One of my best hands I sold near the end of the tournament, just before the final table. I flopped a K high spade flush. In the past I probably would have raised large at that point to get the hand over with. This time I just called a small bet twice. On the final bet I check raised and pushed all in. I was worried about the Ace of Spades being out there, especially with 4 spades showing after the river, but I had the only other player pretty well covered in chips. He called showing two pair. One more victim bounced out.

Once the final table started, I was sitting in about the middle position in chips. I tightened down a lot, but was still agressive when I needed to be. By the time it got down to 3 people, I had knocked a couple of people out and had an enormous chip lead. I went in to bully mode at that point, but I also was getting some good cards. I knocked the 3rd place person out and finally it was down to me and a girl named Heather who is a school teacher who graduated from Auburn.

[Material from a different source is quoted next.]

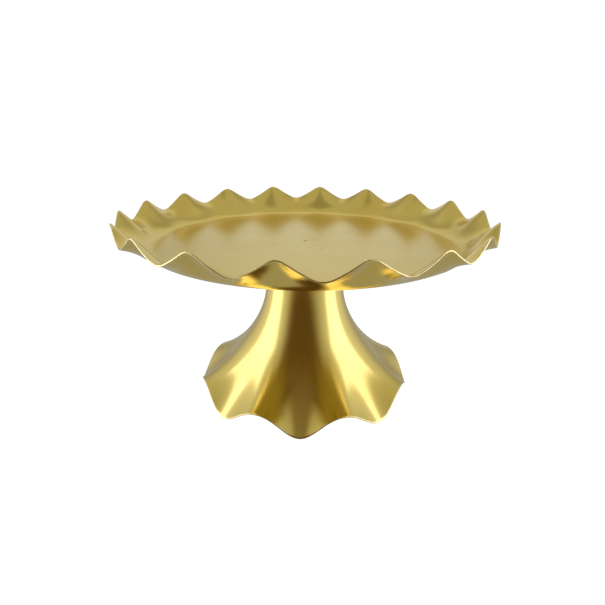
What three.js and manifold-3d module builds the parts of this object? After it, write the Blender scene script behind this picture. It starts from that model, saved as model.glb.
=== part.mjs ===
// Cake stand: a ruffled sheet-metal plate bolted on a ruffled trumpet foot.
// Millimetres, +Z up. The origin is on the table, under the centre of the foot.
// The front is -Y, and angles round the stand are counted from there towards +X.

import * as THREE from 'three';
import { mergeVertices } from 'three/addons/utils/BufferGeometryUtils.js';
import Module from 'manifold-3d';

const wasm = await Module();
wasm.setup();

const degrees = Math.PI / 180;

// Sheet metal and the gap between pieces that touch
const sheet = 1.2;
const contactGap = 0.3;

// Plate
const rimRadius = 150;
const rimHeight = 150.8;
const floorRadius = 127.5;
const floorHeight = 131;
const flangeBulge = 1.8;
const rippleCount = 18;
const rippleAngle = -4.4 * degrees;
const rippleHeight = 5.4;
const rippleFade = 1.3;
const plateRings = [0, 0.15, 0.35, 0.55, 0.75, 0.9, 1];
const plateSegments = rippleCount * 8;

// Foot
const footTop = 126.1;
const studHoleRadius = 4.6;
const shoulderRadius = 36;
const shoulderCorner = 3;
const shoulderTurns = [90 * degrees, 60 * degrees, 30 * degrees, 0];
const neckRings = 3;
const waistRadius = 32;
const waistHeight = 95;
const waistPull = 37;
const skirtRadius = 91.4;
const skirtPullIn = 25;
const skirtPullUp = 16.5;
const lobeCount = 8;
const lobeDepth = 7.2;
const lobePoint = 0.5;
const lobeReach = 0.75;
const lobeLean = 2 * degrees;
const lobeFade = 2.2;
const skirtRings = 9;
const footSegments = lobeCount * 10;

// Stud and its weld plate, metric 8 thread
const studPlateRadius = 15;
const studPlateThickness = 1.2;
const studRadius = 4;
const studCore = 3.3;
const studLength = 25;
const studShank = 6;
const studPoint = 1.25;
const threadPitch = 1.25;
const studSegments = 16;

// Cushion ring between plate and foot
const cushionInner = 17.5;
const cushionOuter = 31;
const cushionChamfer = 0.4;

// Washers
const washerRadius = 15;
const washerHole = 4.3;
const washerThickness = 1.6;
const springRadius = 7.3;
const springThickness = 2;
const springSplit = 8 * degrees;

// Wing nut
const hubSeatRadius = 8;
const hubEndRadius = 6.4;
const hubHeight = 9;
const nutBore = 4.3;
const wingSpan = 19;
const wingDrop = 18;
const wingRoot = 5;
const wingThickness = 3.2;
const wingRounding = 5.5;
const wingShoulder = 2;
const wingSegments = 8;
const nutChamfer = 0.8;

const roundSegments = 32;

// Heights of the faces that meet, from the plate down
const plateUnderside = floorHeight - sheet;
const studPlateTop = plateUnderside - contactGap;
const studPlateBottom = studPlateTop - studPlateThickness;
const footOuterTop = footTop + sheet;
const cushionBottom = footOuterTop + contactGap;
const studTop = studPlateBottom - contactGap;
const washerTop = footTop - contactGap;
const springTop = washerTop - washerThickness - contactGap;
const nutTop = springTop - springThickness - contactGap;

const gold = new THREE.MeshStandardMaterial({ color: 0xc9a850, roughness: 0.3, metalness: 1 });
const zinc = new THREE.MeshStandardMaterial({ color: 0xb4b6b8, roughness: 0.35, metalness: 1 });
const softBlack = new THREE.MeshStandardMaterial({ color: 0x2b2b2b, roughness: 0.85, metalness: 0 });

// A profile point: radius, height, and the share of the ruffle it takes, 0 to 1.
function at(radius, height, fade = 0) {
  return { radius, height, fade };
}

// The other side of a sheet, one thickness square off the given line.
// A positive thickness lies to the right of a line that runs outwards, which is below it.
function otherSide(line, thickness) {
  return line.map((point, index) => {
    const before = line[Math.max(index - 1, 0)];
    const after = line[Math.min(index + 1, line.length - 1)];
    const run = after.radius - before.radius;
    const rise = after.height - before.height;
    const length = Math.hypot(run, rise);
    const radius = point.radius + (thickness * rise) / length;
    return at(radius, point.height - (thickness * run) / length, point.fade);
  });
}

function spin(profile, segments, firstAngle = 0) {
  const points = profile.map((point) => new THREE.Vector2(point.radius, point.height));
  return new THREE.LatheGeometry(points, segments, firstAngle);
}

// Moves a spun profile's points out, up and round the axis by a wave that depends on the angle.
function ruffle(geometry, profile, wave) {
  const position = geometry.getAttribute('position');
  for (let index = 0; index < position.count; index += 1) {
    const { fade } = profile[index % profile.length];
    const x = position.getX(index);
    const z = position.getZ(index);
    const angle = Math.atan2(x, z);
    const { outward, upward, aside } = wave(angle);
    const radius = Math.hypot(x, z) + outward * fade;
    const height = position.getY(index) + upward * fade;
    const turned = angle + aside;
    position.setXYZ(index, radius * Math.sin(turned), height, radius * Math.cos(turned));
  }
  return geometry;
}

// Lathe work is spun about Y; the stand's axis is Z, with angle 0 at -Y.
function upright(geometry) {
  return geometry.rotateX(Math.PI / 2);
}

// A plain ring or disc with chamfered or square corners, between two heights.
function ring(innerRadius, outerRadius, bottom, top, chamfer = 0) {
  const profile = [
    at(innerRadius, bottom),
    at(outerRadius - chamfer, bottom),
    at(outerRadius, bottom + chamfer),
    at(outerRadius, top - chamfer),
    at(outerRadius - chamfer, top),
    at(innerRadius, top),
  ];
  const corners = chamfer > 0 ? profile : [profile[0], profile[2], profile[3], profile[5]];
  const closing = innerRadius > 0 ? [corners[0]] : [];
  return upright(spin([...corners, ...closing], roundSegments));
}

function cushionRing() {
  return ring(cushionInner, cushionOuter, cushionBottom, studPlateTop, cushionChamfer);
}

function plateWave(angle) {
  const upward = rippleHeight * Math.cos(rippleCount * (angle - rippleAngle));
  return { outward: 0, upward, aside: 0 };
}

function cakePlate() {
  const flange = plateRings.map((share) => {
    const radius = floorRadius + (rimRadius - floorRadius) * share;
    const bulge = flangeBulge * Math.sin(Math.PI * share);
    const height = floorHeight + (rimHeight - floorHeight) * share + bulge;
    return at(radius, height, share ** rippleFade);
  });
  const upperSide = [at(0, floorHeight), ...flange];
  const profile = [...otherSide(upperSide, sheet), ...upperSide.reverse()];
  return upright(ruffle(spin(profile, plateSegments, rippleAngle), profile, plateWave));
}

// Eight lobes hang down and stand out a little, with rounder arches between them.
// The four between the axes lean towards the front and the back lobe.
// Each lobe's tip is cut level and flat over one segment, where the stand rests on the table.
const tipFlat = Math.PI / footSegments;

function lobeRise(phase) {
  return -lobeDepth * Math.cos(phase) - lobePoint * Math.cos(2 * phase);
}

function footWave(angle) {
  const phase = lobeCount * angle;
  const lowest = lobeRise(lobeCount * tipFlat);
  return {
    outward: lobeReach * Math.cos(phase),
    upward: Math.max(lobeRise(phase), lowest),
    aside: -lobeLean * Math.sin(2 * angle),
  };
}

// Inner side of the foot, from the stud hole out over the top and down to the skirt's edge.
function footLine() {
  const corner = shoulderTurns.map((turn) => {
    const radius = shoulderRadius - shoulderCorner * (1 - Math.cos(turn));
    return at(radius, footTop - shoulderCorner * (1 - Math.sin(turn)));
  });
  const neck = new THREE.QuadraticBezierCurve(
    new THREE.Vector2(shoulderRadius, footTop - shoulderCorner),
    new THREE.Vector2(waistRadius, (footTop + waistHeight) / 2),
    new THREE.Vector2(waistRadius, waistHeight),
  );
  const edgeHeight = -lobeRise(lobeCount * tipFlat);
  const skirt = new THREE.CubicBezierCurve(
    new THREE.Vector2(waistRadius, waistHeight),
    new THREE.Vector2(waistRadius, waistHeight - waistPull),
    new THREE.Vector2(skirtRadius - skirtPullIn, edgeHeight + skirtPullUp),
    new THREE.Vector2(skirtRadius, edgeHeight),
  );
  const neckPoints = neck.getPoints(neckRings).slice(1, -1).map((point) => at(point.x, point.y));
  const skirtPoints = skirt.getPoints(skirtRings).map((point, index) => {
    const fade = (index / skirtRings) ** lobeFade;
    return at(point.x, point.y, fade);
  });
  return [at(studHoleRadius, footTop), ...corner, ...neckPoints, ...skirtPoints];
}

function pedestal() {
  const innerSide = footLine();
  const edge = innerSide[innerSide.length - 1];
  const outerSide = otherSide(innerSide.slice(0, -1), -sheet);
  outerSide.push(at(edge.radius + sheet, edge.height, edge.fade));
  const profile = [...innerSide, ...outerSide.reverse(), innerSide[0]];
  return upright(ruffle(spin(profile, footSegments, tipFlat), profile, footWave));
}

// Thread drawn as a stack of V rings, one for each pitch, below a plain shank.
function threadedStud() {
  const bottom = studTop - studLength;
  const threadTop = studTop - studShank;
  const rings = Math.floor((threadTop - bottom - studPoint) / threadPitch);
  const profile = [at(0, bottom), at(studCore, bottom)];
  for (let turn = 0; turn < rings; turn += 1) {
    const root = bottom + studPoint + turn * threadPitch;
    profile.push(at(studCore, root));
    profile.push(at(studRadius, root + threadPitch / 2));
  }
  profile.push(at(studCore, bottom + studPoint + rings * threadPitch));
  profile.push(at(studCore, studTop), at(0, studTop));
  return upright(spin(profile, studSegments));
}

function springWasher() {
  const outline = new THREE.Shape();
  outline.absarc(0, 0, springRadius, springSplit, 2 * Math.PI - springSplit, false);
  outline.absarc(0, 0, washerHole, 2 * Math.PI - springSplit, springSplit, true);
  outline.closePath();
  const settings = { depth: springThickness, bevelEnabled: false, curveSegments: roundSegments / 2 };
  return new THREE.ExtrudeGeometry(outline, settings).translate(0, 0, springTop - springThickness);
}

function solidOf(geometry) {
  const bare = geometry.clone();
  bare.deleteAttribute('normal');
  bare.deleteAttribute('uv');
  const merged = mergeVertices(bare);
  const vertProperties = new Float32Array(merged.getAttribute('position').array);
  const triVerts = new Uint32Array(merged.index.array);
  return new wasm.Manifold(new wasm.Mesh({ numProp: 3, vertProperties, triVerts }));
}

function geometryOf(solid) {
  const mesh = solid.getMesh();
  const geometry = new THREE.BufferGeometry();
  geometry.setAttribute('position', new THREE.BufferAttribute(mesh.vertProperties, 3));
  geometry.setIndex(new THREE.BufferAttribute(mesh.triVerts, 1));
  return geometry;
}

// The +X wing's outline in X and Z: it leaves the hub and spreads down and out to a round tip.
function wingOutline() {
  const tip = wingSpan - wingRounding;
  const tipHeight = wingRounding - wingDrop;
  const outline = new THREE.Shape();
  outline.moveTo(wingRoot, -nutChamfer);
  outline.lineTo(hubSeatRadius, -wingShoulder);
  outline.quadraticCurveTo(wingSpan, -wingRounding, wingSpan, tipHeight);
  outline.absarc(tip, tipHeight, wingRounding, 0, -Math.PI / 2, true);
  outline.quadraticCurveTo(hubSeatRadius, -hubHeight, wingRoot, nutChamfer - hubHeight);
  outline.closePath();
  return outline;
}

function wing(turn) {
  const settings = { depth: wingThickness, bevelEnabled: false, curveSegments: wingSegments };
  const blade = new THREE.ExtrudeGeometry(wingOutline(), settings);
  blade.translate(0, 0, -wingThickness / 2).rotateX(Math.PI / 2);
  return blade.rotateZ(turn).translate(0, 0, nutTop);
}

function wingNut() {
  const hub = upright(spin([
    at(0, nutTop - hubHeight),
    at(hubEndRadius, nutTop - hubHeight),
    at(hubSeatRadius, nutTop - nutChamfer),
    at(hubSeatRadius - nutChamfer, nutTop),
    at(0, nutTop),
  ], roundSegments));
  const bore = upright(spin([
    at(0, nutTop - wingDrop),
    at(nutBore, nutTop - wingDrop),
    at(nutBore, springTop),
    at(0, springTop),
  ], roundSegments));
  const body = solidOf(hub).add(solidOf(wing(0))).add(solidOf(wing(Math.PI)));
  return geometryOf(body.subtract(solidOf(bore)));
}

function piece(name, geometry, material) {
  const mesh = new THREE.Mesh(geometry, material);
  mesh.name = name;
  return mesh;
}

const stand = new THREE.Group();
stand.add(
  piece('cake_plate', cakePlate(), gold),
  piece('stud_plate', ring(0, studPlateRadius, studPlateBottom, studPlateTop), zinc),
  piece('threaded_stud', threadedStud(), zinc),
  piece('cushion_ring', cushionRing(), softBlack),
  piece('pedestal', pedestal(), gold),
  piece('flat_washer', ring(washerHole, washerRadius, washerTop - washerThickness, washerTop), zinc),
  piece('spring_washer', springWasher(), zinc),
  piece('wing_nut', wingNut(), zinc),
);

export default stand;
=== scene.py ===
import math

import bpy
from mathutils import Matrix, Vector


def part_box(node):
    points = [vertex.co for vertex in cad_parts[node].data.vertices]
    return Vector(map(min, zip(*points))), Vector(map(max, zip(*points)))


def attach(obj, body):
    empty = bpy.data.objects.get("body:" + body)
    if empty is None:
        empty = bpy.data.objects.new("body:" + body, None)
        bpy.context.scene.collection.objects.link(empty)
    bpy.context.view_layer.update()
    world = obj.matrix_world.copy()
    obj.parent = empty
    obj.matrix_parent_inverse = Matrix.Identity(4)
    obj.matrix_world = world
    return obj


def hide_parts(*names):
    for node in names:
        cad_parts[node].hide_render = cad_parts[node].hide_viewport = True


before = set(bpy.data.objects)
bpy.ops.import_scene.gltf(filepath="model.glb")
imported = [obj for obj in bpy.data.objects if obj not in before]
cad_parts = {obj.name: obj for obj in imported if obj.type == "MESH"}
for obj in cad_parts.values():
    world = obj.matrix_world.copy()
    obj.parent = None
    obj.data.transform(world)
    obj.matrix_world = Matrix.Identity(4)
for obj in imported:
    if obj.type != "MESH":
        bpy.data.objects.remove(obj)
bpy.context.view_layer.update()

mm = 0.001
turn = math.tau
upAxis = (0, 0, 1)
mergeGap = 0.002 * mm
sheetThickness = 1.2 * mm
noiseMiddle = 0.5  # what a noise texture varies about
white = (1, 1, 1, 1)
scene = bpy.context.scene


def clearSelection():
    if bpy.context.mode != "OBJECT":
        bpy.ops.object.mode_set(mode="OBJECT")
    bpy.ops.object.select_all(action="DESELECT")


def pick(piece):
    clearSelection()
    piece.select_set(True)
    bpy.context.view_layer.objects.active = piece


def newPiece(name):
    piece = bpy.context.active_object
    piece.name = name
    piece.data.name = name
    return piece


def profilePoint(radius, height):
    return Vector((radius, 0, height))


def bezier(points, share):
    points = [Vector(point) for point in points]
    while len(points) > 1:
        points = [near.lerp(far, share) for near, far in zip(points, points[1:])]
    return points[0]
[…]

During the 6 hands before the final one, I pushed in 5 times, forcing Heather to fold. At this point I could tell she was getting really tired of me taking the blinds with brute force. On the final hand I would have folded if she had raised at all, which she probably should have done since she was on the button. She just called and I checked out of the big blind.

The flop was 72K. I went in to full acting mode at this point. She checked and I sighed, looked at my cards, sighed again then checked. Fourth Street brought a J. She checked. I looked at my hole cards again, made a face, then checked. Fifth street was some type of low card.

Heather checked and then started staring at me. I did a little more acting then said "All In" in a disgusted tone. She glanced down at her chips, looked back at me and said "I call, what've you got?"

I turned over my 7 and my 2 and exclaimed "The Hammer Baybee!"

I have no idea what she had since she mucked and accused my parents of not being married.

My first live tournament win, and against an Auburn grad to boot. How much sweeter could my poker life get?

2 comments:

Heff said...

so where does this put you in "the big picture" ?

Paul said...

Congrats on the win! Still "weighting" for the DBAN report.